We have been told that, in the chase for US dollars, in 2013 one large organisation has resorted to using a man on a bike, with huge wads of cash, like in the early to mid-1990s, trying to buy up all the US dollars he can for the company.
In the 1990s when the PNP administration at the time was running true to form, in that, it was hopelessly out of touch with understanding the complexities of a market economy, the old 1970s PNP socialists found that where the rate of exchange for the US dollar was quoted officially at one level, the Bank of Jamaica (BoJ), found it useful to utilise the services of licensed ‘foreign exchange agents’. These agents were given millions of Jamaican dollars in the basement of the BoJ, drove out in their cars and bought US dollars at much higher, realistic rates on the streets of this country.
It was not until one agent was held up and robbed that the matter was admitted to the public. By that time, the finance ministry had begun to lose the grip on the rapidly slipping dollar. Patriots like the Hon ‘Butch’ Stewart and Dr Leahcim Semaj made their brave inputs and saved the country millions of dollars. For a while.
In the end, the market won, in that, as business confidence turned down and, in general, businessmen realised that the PNP’s monetary policy, said to be designed to ‘mop of liquidity’ (of people buying US dollars) betrayed a gross misunderstanding of Capitalism 101. As the interest rates soared, many people found that investment in Government paper was far easier than actually running a business. In the end, the financial sector crumbled.
Since 2008, there has been a paradigm shift in employment. Although it was probably trending that way before the global recession hit, after the ‘right-sizing’ of businesses in 2009, many employers have resorted to rehiring on the basis that most workers are on contract, whether it be for two weeks at a time or six months. Beyond that, nothing is guaranteed. Gone were the days when one had a job with a company, ‘for life.’
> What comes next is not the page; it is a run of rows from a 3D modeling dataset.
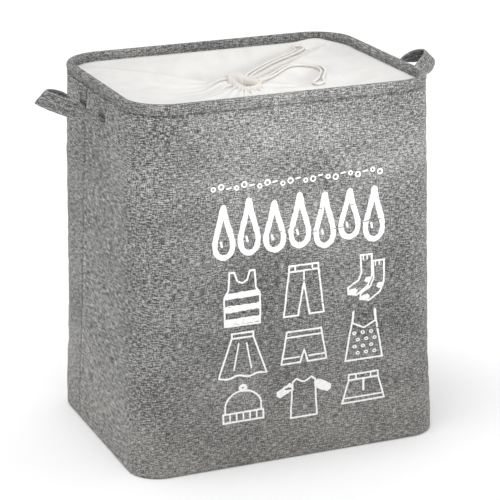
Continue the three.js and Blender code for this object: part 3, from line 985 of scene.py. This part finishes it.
strap_cloth = linen_cloth_finish("linen_look_strap_cloth", True, "#353535", "#6a6a69", "#adadab")
strap_thread = sewing_thread_finish("light_grey_polyester_thread", "#a2a2a0", "#c8c8c6")
section = strap_outline()
section_run = run_along(section, closed=True)
for strap_side, outward in (("left", -1), ("right", 1)):
    middle, across, through = strap_frames(strap_side)
    ring = (
        middle[:, None] + across[:, None] * section[None, :, :1]
        + through[:, None] * section[None, :, 1:]
    )
    uv = np.stack(np.meshgrid(section_run, run_along(middle)), axis=-1)[..., ::-1]
    strap = loft(f"strap_{strap_side}", ring, uv, capped=True)
    half_way = strap_steps // 2
    faces_out = np.dot(through[half_way], middle[half_way] - middle[0]) > 0
    inner_start = face_count + 2 if faces_out else 0
    section_tone = np.zeros(len(section))
    section_tone[inner_start:inner_start + face_count] = inner_tone
    section_tone[[face_count, face_count + 1, -2, -1]] = edge_tone
    mark(strap, "seam_tone", np.tile(section_tone, len(middle)))
    strap.data.materials.append(strap_cloth)
    lines = [
        (middle + across * place + through * face * (strap_half_thickness * stitch_sink))[5:-5]
        for place in strap_stitch_places for face in (-1, 1)
    ]
    strap_stitches = sew(f"strap_{strap_side}_stitches", lines, strap_thread)
    hinge = Vector(hinges[f"{strap_side}_handle"])
    bend_from = (hinge.x - outward * bend_inside, hinge.y, hinge.z)
    bend_to = (hinge.x + outward * bend_outside, hinge.y, hinge.z)
    for piece in (strap, strap_stitches):
        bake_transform(piece)
    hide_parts(f"handle_{strap_side}")
strap_ends = linen_cloth_finish("linen_look_strap_ends", False, "#353535", "#6a6a69", "#adadab")
refinish(strap_ends, *[
    f"handle_{side}_tail_{place}" for side in ("left", "right") for place in ("front", "back")
])

# ---- Printed pictures ---------------------------------------------------------------------------
# White water-based ink, screen printed on the front: a row of bubbles, seven bold drops, and
# nine line drawings of washing. It is a film on the yarns, so it follows every crease.
ink_lift = 0.22 * MM
ink_thickness = 0.15 * MM
icon_wide, icon_tall = 1.36, 1.1
fine_line, mid_line, bold_line = 2.2, 2.5, 7.4  # stroke widths in millimetres, as the shapes are
bubble_count, bubble_start, bubble_step, bubble_level = 23, -111, 10.6, 385
drop_count, drop_start, drop_step, drop_level = 7, -98, 35.4, 329
columns_x, rows_z = (-73, 14, 101), (235, 157, 86)
hand = np.random.default_rng(12)
ink_points, ink_faces = [], []


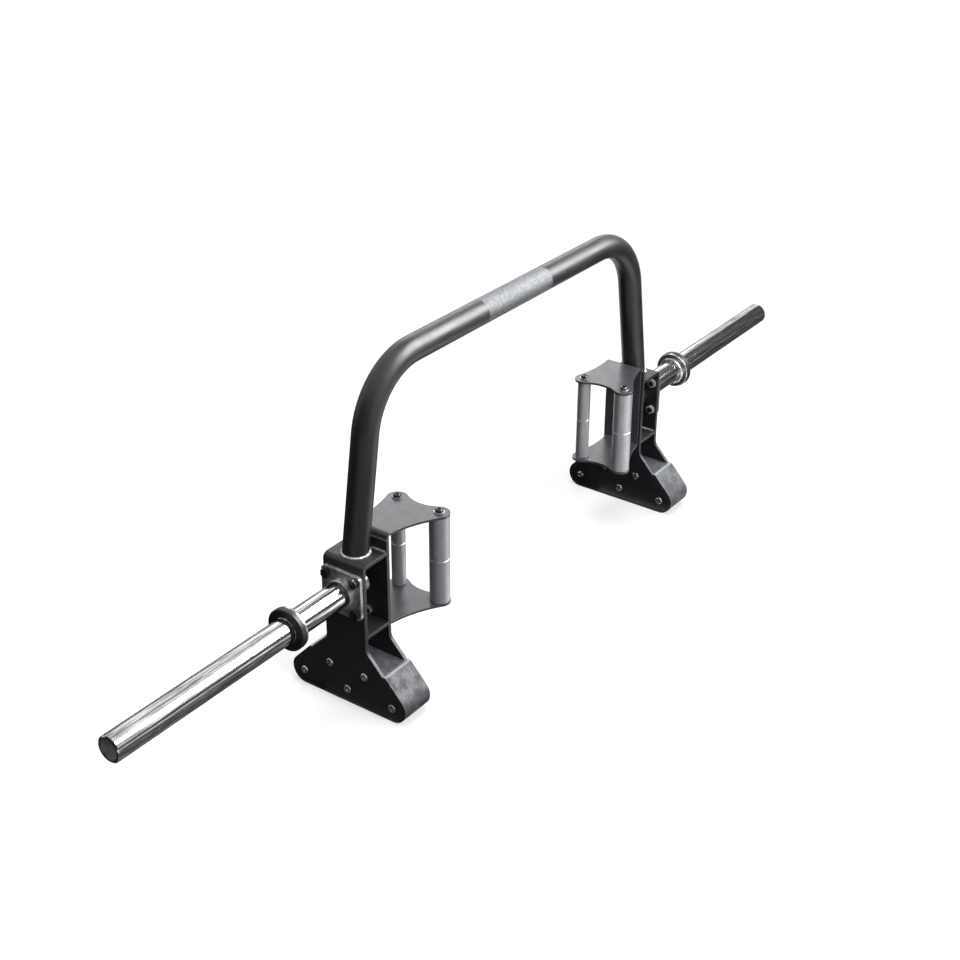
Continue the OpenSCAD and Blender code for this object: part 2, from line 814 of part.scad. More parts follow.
on_side(left) bush(bush_out - bush_len);  // left_outer_bush
on_side(right) bush(bush_out - bush_len);  // right_outer_bush
on_side(left) collar();  // left_collar
on_side(right) collar();  // right_collar
on_side(left) buffer_ring();  // left_buffer_ring
on_side(right) buffer_ring();  // right_buffer_ring
on_side(left) end_cap();  // left_end_cap
on_side(right) end_cap();  // right_end_cap
foot_bolts();
flange_bolts();
flange_nuts();
bracket_bolts();
bracket_nuts();
handle_bolts();
handle_washers();
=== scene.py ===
"""Looks of the open-ended trap bar: finishes, weld beads, floor, light and camera.

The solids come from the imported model. This script gives each of them its finish,
builds the rippled weld beads, and sets up the studio. Lengths are in metres, and in
millimetres where a name ends in mm. Places and sizes of the bar's own pieces are read
from the boxes of its nodes.
"""
from __future__ import annotations

import json
import logging
import math
from collections.abc import Sequence
from dataclasses import dataclass, field
from enum import Enum
from typing import Any

import bmesh
import bpy
from mathutils import Matrix, Vector

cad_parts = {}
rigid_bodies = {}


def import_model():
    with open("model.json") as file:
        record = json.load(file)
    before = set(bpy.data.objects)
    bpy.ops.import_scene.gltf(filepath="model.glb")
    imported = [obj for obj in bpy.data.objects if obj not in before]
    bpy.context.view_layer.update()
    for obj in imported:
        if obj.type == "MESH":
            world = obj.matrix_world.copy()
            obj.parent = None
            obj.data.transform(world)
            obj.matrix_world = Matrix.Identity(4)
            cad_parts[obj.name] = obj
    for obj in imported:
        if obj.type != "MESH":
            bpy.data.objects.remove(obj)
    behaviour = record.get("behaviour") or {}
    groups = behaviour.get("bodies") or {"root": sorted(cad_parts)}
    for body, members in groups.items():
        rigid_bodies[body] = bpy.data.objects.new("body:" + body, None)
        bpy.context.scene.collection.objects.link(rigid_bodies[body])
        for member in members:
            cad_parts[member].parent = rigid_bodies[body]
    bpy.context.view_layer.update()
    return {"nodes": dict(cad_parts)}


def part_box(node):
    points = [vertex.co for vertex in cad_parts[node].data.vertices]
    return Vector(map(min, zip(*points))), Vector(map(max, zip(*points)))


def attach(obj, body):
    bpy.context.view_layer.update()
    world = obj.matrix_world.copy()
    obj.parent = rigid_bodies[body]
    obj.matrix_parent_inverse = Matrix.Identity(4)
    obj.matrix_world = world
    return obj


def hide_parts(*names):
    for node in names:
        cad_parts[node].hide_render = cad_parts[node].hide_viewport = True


LOG = logging.getLogger("trap_bar")
MM = 0.001
# The frame is bent from tube of 50.8 mm.
TUBE_RADIUS = 0.0254
WHITE = (1.0, 1.0, 1.0, 1.0)
BLACK = "#000000"
# Cosine of the angle between the true and the rounded normal, where the wear of an edge starts
# and where it is full.
WEAR_STARTS, WEAR_FULL = 0.995, 0.80
SMOOTH = {"interpolation_type": "SMOOTHSTEP"}
# The Mix node's settings and sockets for colours. It has other sockets of the same names.
COLOURS = {"data_type": "RGBA"}
MASK, UNDER, OVER, MIXED = 0, 6, 7, 2

Point = tuple[float, float, float]
Socket = bpy.types.NodeSocket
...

Painfully, that fact has still not sunk into many poorer Jamaicans who were once able to secure jobs in factories at low levels but with a guaranteed salary. Too many of our young people, educated and barely educated, are still in the mode that there is a job for them out there, meaning, a building with an office or a desk in the corner where one can sit at, do ‘work’ and collect a pay packet on a regular basis.
Small business, which is where a large bulk of Jamaica operates, will be significantly hit. Women who are often the breadwinners in households are oftentimes the first to head out into the unknown of business and ‘start a thing,’ whether it be a bar, a beauty salon or renting 200 sq ft to operate a buy-and-sell business.
Those who either need to source goods via the Chinese stores downtown or through direct purchase from the US, are already feeling the pain.
‘When I go downtown for my supply,’ one man said to me. ‘I am at the mercy of the Chinese. Even although I know that they have ways of importing goods cheaply, I believe some of them are taking advantage of the slipping Jamaican dollar and hiking the prices.’
One woman said, ‘I buy directly from the US and due to the US dollar slipping, and, shortage, I have told my regular customers that certain things will increase in prices. My problem is two-fold. The resistance of customers to the increases and the unavailability of US dollars.’
On a medium-term basis, I have expressed more than hope that minister Anthony Hylton’s plan for the huge build-out of the Jamaican Logistics Hub between now and 2016, will be successful.
My main concerns, however, are with what I see as too much time being taken up with the problems of the present, where business confidence is down, consumer confidence is probably between low to non-existent and the leader of the party which forms Government really believes that making an appeal to private sector companies to stock their staff with ‘just one more’ is sensible political leadership.